O seminário foi promovido pela subcomissão do Grande Impulso para a Sustentabilidade, ligada à Comissão de Meio Ambiente (CMA).
Objetivos de desenvolvimento sustentável para superação das desigualdades
Os Objetivos de Desenvolvimento Sustentável (ODS) e a Agenda 2030 das Nações Unidas, bem como o Acordo de Paris foram apresentados como consensos mundiais quando o assunto é a busca pela sustentabilidade. Em 2015, liderem mundiais, inclusive do Brasil, definiram um plano de ação para erradicar a pobreza, proteger o planeta e garantir que as pessoas alcancem a paz e a prosperidade.
São 17 objetivos que congregam mais de 200 metas, uma ambiciosa lista de tarefas para todas as pessoas, em todas as partes, a serem cumpridas até 2030. Se cumprirmos essas metas, seremos a primeira geração a erradicar a pobreza extrema e iremos poupar as gerações futuras dos piores efeitos adversos da mudança do clima.
Diversas ações e projetos são desenvolvidos em todo o mundo tendo como guia os ODS. A Unicopas (União Nacional das Organizações Cooperativistas Solidárias), desde o ano passado, executa um projeto financiado pela União Europeia que tem como eixo principal a promoção e o fortalecimento do cooperativismo e da economia solidária no Brasil. A Unicopas acredita que essas são estratégias fundamentais para o alcance dos ODS e consequente desenvolvimento sustentável.
“O cooperativismo e a economia solidária surgem como alternativas ao desemprego e geração de renda, em especial, às populações mais empobrecidas. Atua diretamente na promoção do acesso aos direitos iguais aos recursos econômicos e na criação de marcos políticos sólidos, com base em estratégias de desenvolvimento para as populações mais vulneráveis economicamente”, explicou Arildo Lopes, presidente da Unicopas.

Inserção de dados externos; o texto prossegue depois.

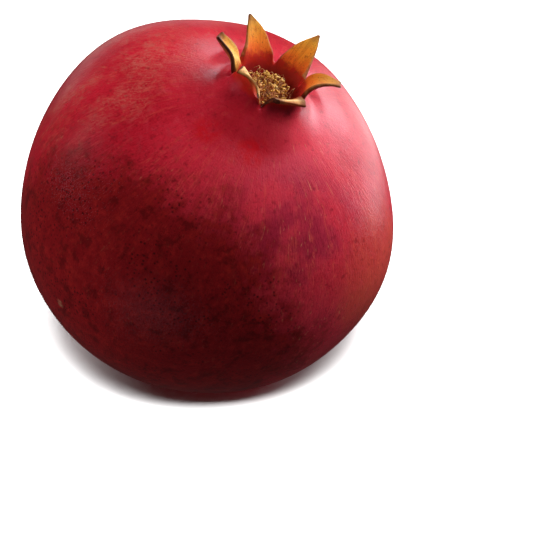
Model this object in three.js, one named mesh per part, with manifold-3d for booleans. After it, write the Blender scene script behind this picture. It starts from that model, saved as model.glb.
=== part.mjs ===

Mundialmente, três milhões de cooperativas contribuem significamente com o crescimento econômico, com geração de empregos estáveis e de qualidade, de acordo com a ACI (Aliança Cooperativa Internacional). São mais de 280 milhões de pessoas em todo o mundo trabalhando em cooperativas, o que representa 10% da população empregada. Além disso, as 300 maiores cooperativas do mundo geram US$ 2,1 bilhões de dólares ao mesmo tempo em que proporcionam os serviços e a infraestrutura que a sociedade necessita para prosperar. No Brasil, há mais de 6,8 mil cooperativas distribuídas em 13 ramos de atividades, ultrapassando 14,2 milhões de associados e gerando 398 mil empregos formais, segundo dados da Agenda Institucional do Cooperativismo 2019.
Mas esses números podem ser ainda maiores, conforme Lopes. Isso porque o cooperativismo é uma das formas associativas de organização do trabalho, que também pode ser encontrada em associações produtivas e empresas de autogestão.